On Protecting Agentic Systems' Intellectual Property via Watermarking
Liwen Wang 1, Zongjie Li 1, Yuchong Xie 1, Shuai Wang 1, Dongdong She 1, Wei Wang 1, Juergen Rahmel 2
Published on arXiv
2602.08401
Model Theft
OWASP ML Top 10 — ML05
Model Theft
OWASP LLM Top 10 — LLM10
Key Finding
AGENTWM achieves high watermark detection accuracy with negligible impact on agent performance across three complex domains, and adaptive adversaries cannot remove the watermarks without severely degrading the stolen model's utility.
AGENTWM
Novel technique introduced
The evolution of Large Language Models (LLMs) into agentic systems that perform autonomous reasoning and tool use has created significant intellectual property (IP) value. We demonstrate that these systems are highly vulnerable to imitation attacks, where adversaries steal proprietary capabilities by training imitation models on victim outputs. Crucially, existing LLM watermarking techniques fail in this domain because real-world agentic systems often operate as grey boxes, concealing the internal reasoning traces required for verification.
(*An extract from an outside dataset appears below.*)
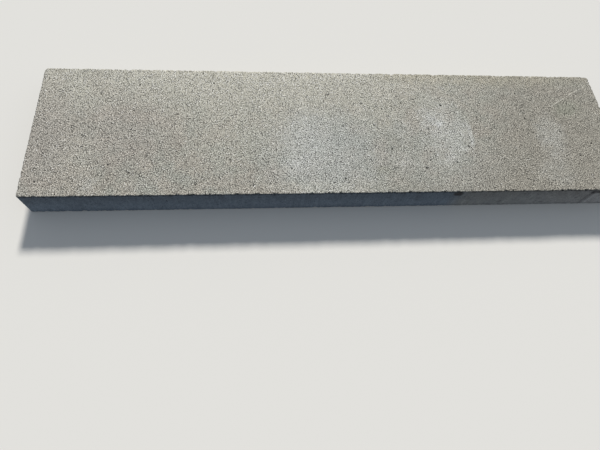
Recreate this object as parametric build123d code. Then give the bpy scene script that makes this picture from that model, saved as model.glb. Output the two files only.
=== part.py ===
"""A long concrete paving slab, cast as one solid block.

Millimetres. The origin is the middle of the face it lies on, +X runs along the length,
+Y across the width and +Z up through the thickness to the walking face.
"""

import os

from build123d import *

# The block as it leaves its mould
length = 2000.0
width = 500.0
thickness = 100.0

# How far the concrete is rounded off where two faces meet
upright_corner_radius = 3.0
walking_arris_radius = 2.0
bedding_arris_radius = 1.5


def paving_slab():
    """The rectangular block, with its upright corners and then its two flat rims rounded."""
    block = Box(length, width, thickness, align=(Align.CENTER, Align.CENTER, Align.MIN))
    block = fillet(block.edges().filter_by(Axis.Z), upright_corner_radius)
    block = fillet(block.edges().group_by(Axis.Z)[-1], walking_arris_radius)
    block = fillet(block.edges().group_by(Axis.Z)[0], bedding_arris_radius)
    return block


os.makedirs("parts", exist_ok=True)
export_step(paving_slab(), "parts/paving_slab.step")
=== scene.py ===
"""A long concrete paving slab lying on a pale floor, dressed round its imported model.

Metres, in the model's own frame: +X along the slab, +Y across it, +Z up, and the origin in the middle of
its bedding face.
"""

import math
import random

import bmesh
import bpy
from mathutils import Matrix, Vector, kdtree, noise


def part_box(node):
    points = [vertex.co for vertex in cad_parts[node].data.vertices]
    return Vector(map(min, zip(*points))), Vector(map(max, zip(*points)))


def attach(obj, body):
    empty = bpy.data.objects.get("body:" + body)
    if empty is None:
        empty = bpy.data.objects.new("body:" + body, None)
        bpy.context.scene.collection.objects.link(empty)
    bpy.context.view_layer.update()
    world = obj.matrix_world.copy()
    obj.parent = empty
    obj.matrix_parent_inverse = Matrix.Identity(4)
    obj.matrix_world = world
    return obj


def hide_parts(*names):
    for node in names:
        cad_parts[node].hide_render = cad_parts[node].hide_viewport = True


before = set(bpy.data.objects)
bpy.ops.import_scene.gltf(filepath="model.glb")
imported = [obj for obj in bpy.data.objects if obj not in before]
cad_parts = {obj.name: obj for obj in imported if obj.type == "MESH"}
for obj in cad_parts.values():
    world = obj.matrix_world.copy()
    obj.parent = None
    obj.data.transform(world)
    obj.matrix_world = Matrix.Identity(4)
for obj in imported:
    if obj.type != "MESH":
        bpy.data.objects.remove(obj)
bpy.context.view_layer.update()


# The paving slab. It is one block of earth-dry concrete, pressed in a steel mould and pushed out while
# still green. That leaves an open, gritty walking face, denser sides with the mould's faint upright
# streaks, and sharp arrises that crumble a little. It lies loose on its bedding face.
slab_low, slab_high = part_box("paving_slab")
slab_size = slab_high - slab_low
slab_middle = (slab_low + slab_high) / 2
chance = random.Random(2000)


def insets(point):
    """How far a point is from the nearest end, the nearest long side and the nearest flat face."""
    return [min(point[i] - slab_low[i], slab_high[i] - point[i]) for i in range(3)]


def arris_distance(point):
    """How far a point of the block's surface is from the nearest arris."""
    return sorted(insets(point))[1]


def facing(point):
    """Which face a point of the plain block is on: walking, bedding or side."""
    end, side, flat = insets(point)
    if flat < min(end, side):
        return "walking" if point.z > slab_middle.z else "bedding"
    return "side"


# Pits where a grain has come out or air was trapped, on the walking face and on the sides
pit_margin = 0.024
pit_depth_shares = (0.5, 0.9)


def on_walking_face():
    """A random place on the walking face."""
    x = chance.uniform(slab_low.x + pit_margin, slab_high.x - pit_margin)
    y = chance.uniform(slab_low.y + pit_margin, slab_high.y - pit_margin)
    return Vector((x, y, slab_high.z))


def on_sides():
    """A random place on the long sides, or now and then on an end."""
    z = chance.uniform(slab_low.z + pit_margin, slab_high.z - pit_margin)
    if chance.random() < slab_size.x / (slab_size.x + slab_size.y):
        x = chance.uniform(slab_low.x + pit_margin, slab_high.x - pit_margin)
        return Vector((x, chance.choice((slab_low.y, slab_high.y)), z))
    y = chance.uniform(slab_low.y + pit_margin, slab_high.y - pit_margin)
    return Vector((chance.choice((slab_low.x, slab_high.x)), y, z))


def pits(count, radii, somewhere):
    """A number of pits: each is its middle, its radius and its depth."""
    made = []
    for _ in range(count):
        radius = chance.uniform(*radii)
        made.append((somewhere(), radius, radius * chance.uniform(*pit_depth_shares)))
    return made


def search_tree(places):
    """A tree that finds which of the places are near a point."""
    tree = kdtree.KDTree(len(places))
    for index, place in enumerate(places):
        tree.insert(place, index)
    tree.balance()
    return tree


all_pits = (pits(90, radii=(0.0018, 0.0042), somewhere=on_walking_face)
            + pits(46, radii=(0.0014, 0.0032), somewhere=on_sides))
pit_tree = search_tree([pit[0] for pit in all_pits])


def near_pit(point, band):
    """Whether a pit's middle is nearer to a point than the band is wide."""
    return pit_tree.find(point)[2] < band


# The block starts as coarse cells, which are halved where the surface needs finer ones
coarse_cell = 0.020
arris_band, fine_arris_band = 0.015, 0.008
pit_band, fine_pit_band = 0.012, 0.007

block = bmesh.new()
bmesh.ops.create_cube(block, size=1.0)
bmesh.ops.scale(block, vec=slab_size, verts=block.verts)
bmesh.ops.translate(block, vec=slab_middle, verts=block.verts)
arrises = [(edge.verts[0].co.copy(), edge.verts[1].co.copy()) for edge in block.edges]
for axis in range(3):
    long_edges = [
        edge for edge in block.edges
        if abs(edge.verts[0].co[axis] - edge.verts[1].co[axis]) > coarse_cell
    ]
    cell_count = round(slab_size[axis] / coarse_cell)
    bmesh.ops.subdivide_edges(block, edges=long_edges, cuts=cell_count - 1, use_grid_fill=True)


def halve_cells(wanted):
    """Splits in four each cell of the block whose middle is wanted."""
    cells_to_split = [face for face in block.faces if wanted(face.calc_center_median())]
    bmesh.ops.subdivide_edges(
        block,
        edges=list(dict.fromkeys(edge for face in cells_to_split for edge in face.edges)),
        cuts=1,
        use_grid_fill=True,
        use_single_edge=True,
        quad_corner_type="INNER_VERT",
    )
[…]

This paper presents AGENTWM, the first watermarking framework designed specifically for agentic models. AGENTWM exploits the semantic equivalence of action sequences, injecting watermarks by subtly biasing the distribution of functionally identical tool execution paths. This mechanism allows AGENTWM to embed verifiable signals directly into the visible action trajectory while remaining indistinguishable to users. We develop an automated pipeline to generate robust watermark schemes and a rigorous statistical hypothesis testing procedure for verification. Extensive evaluations across three complex domains demonstrate that AGENTWM achieves high detection accuracy with negligible impact on agent performance. Our results confirm that AGENTWM effectively protects agentic IP against adaptive adversaries, who cannot remove the watermarks without severely degrading the stolen model's utility.
Key Contributions
- First watermarking framework specifically designed for agentic LLM systems, addressing the grey-box verification problem where internal reasoning traces are hidden
- Novel mechanism that exploits semantic equivalence of action sequences to embed verifiable watermarks in visible tool execution paths without degrading utility
- Automated pipeline for generating robust watermark schemes with rigorous statistical hypothesis testing, shown effective against adaptive adversaries who cannot remove watermarks without severe performance degradation
🛡️ Threat Analysis
AGENTWM is designed to prove ownership of stolen agentic models — the watermark is injected into the agent's behavioral output distribution (action trajectories) specifically so it transfers to imitation models trained on stolen outputs, enabling detection of model IP theft. This is model ownership watermarking, not content provenance.